Registration Fee Pass-throughs
Since 2005, the Board has allowed landlords to pass through a part of the registration fee to tenants who have occupied their units since before 1999. This is approved annually. (The pass-through approved for 2012 was $4.00 per month.) Landlords must use a Board-approved form or language for the notice that they give tenants before imposing this increase, and landlords must submit a copy of the notice to the Board. This pass-through does not become a part of the permanent rent ceiling. Some low-income tenants may be eligible for reimbursement of the pass-through from the Board; contact a housing counselor for assistance.
Landlords may petition the Rent Board for rent ceiling increases on the following grounds:
- Increase in number of tenants from that allowed in the unit or actually residing in the unit with the landlord’s knowledge between June 1, 1979 and May 31, 1980; or, for tenancies beginning on or after January 1, 1999, from that allowed at the beginning of that tenancy. (Regulation 1270.)

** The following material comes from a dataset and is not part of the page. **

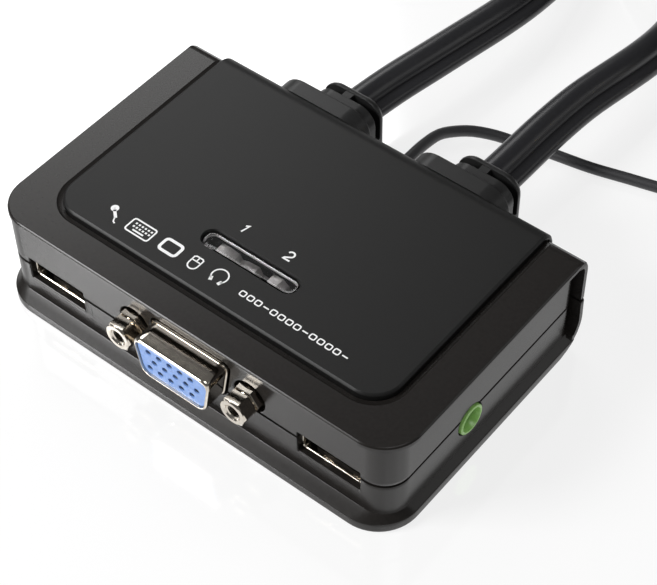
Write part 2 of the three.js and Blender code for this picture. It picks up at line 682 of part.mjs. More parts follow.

- Increase in living space or housing services from those existing on May 31, 1980, or; for tenancies beginning on or after January 1, 1999, from those existing at the beginning of the tenancy. (Regulation 1269.)
- Historically low rent (HLR). (Regulation 1280.)
- Capital improvements. (Regulation 1267.)
- Adjustment or maintenance of net operating income (fair return). (Regulation 1262, Regulation 1264.)
- Restoration of AGAs. (Regulation 1278.)
- No units on a property have had a vacancy increase since December 31, 1998. (Regulation 1282.)
With vacancy decontrol in effect, there is less emphasis on obtaining rent increases through the IRA petition process. Also, in capital improvements petitions, vacancy increases often offset rent increases that a landlord would be eligible for. Landlords should contact a housing counselor for help in determining their eligibility.
Tenants may petition the Rent Board to reduce the rent ceiling, and do so most often because of housing code violations, habitability problems, or a decrease in living space or housing services. (Regulation 1269.) The petition process can be used to obtain rent reductions to compensate for such problems and to motivate a landlord to correct physical defects or restore space or services. Other grounds for filing a tenant IRA petition are:
- Illegally high rent, unrefunded security deposit (Regulation 1271), and unpaid security deposit interest (Regulation 702).
- Substantial deterioration of the unit, or failure of the landlord to provide adequate services, or failure of the landlord to provide services agreed to by the parties in their initial agreement, written or oral. (Regulation 1269.)
- Reduction in the number of tenants allowed in the unit from the number allowed on May 31, 1980, or, for tenancies beginning after January 1, 1999, from the number allowed at the beginning of the tenancy. (Regulation 1270.)
After a petition is filed, the opposing party has a limited time to submit an objection to the petition. If no objection is filed and a hearing examiner can issue a decision without testimony, the petition will be decided administratively, without a hearing. In most cases, a hearing is held, in which an impartial hearing examiner takes testimony and receives written evidence from both sides. In either case, the hearing examiner will issue a written decision granting or denying rent ceiling increases or decreases. A hearing examiner’s decision may be appealed to the nine-member Rent Board.
Instead of having the hearing examiner decide the petition, the parties may negotiate and reach a settlement agreement resolving the issues. If this occurs, the hearing examiner will write up the settlement as a decision pursuant to agreement, which is not appealable. For more information and to review and download petition forms, go to Petitions and Forms on our website. IRA petitions and hearing procedures are governed by B.M.C. section 13.76.120 and Chapter 12 of the Regulations.
Rent ceilings that have been certified or determined in a final Board decision on a petition may not be changed retroactively unless there is evidence of intentional misrepresentation or fraud.
Rent ceilings for the majority of Berkeley’s registered rental units were certified in 1987. A previous rent ceiling certification is usually irrelevant for any unit that has had a vacancy since January 1, 1996, due to vacancy decontrol.
A landlord or a tenant of a unit for which the rent ceilings have not been certified, or who wishes to have the subsequent rent ceilings certified, may file a Request for Certificate of Permissible Rent Levels. In most cases, staff issues a certificate within five business days of the request.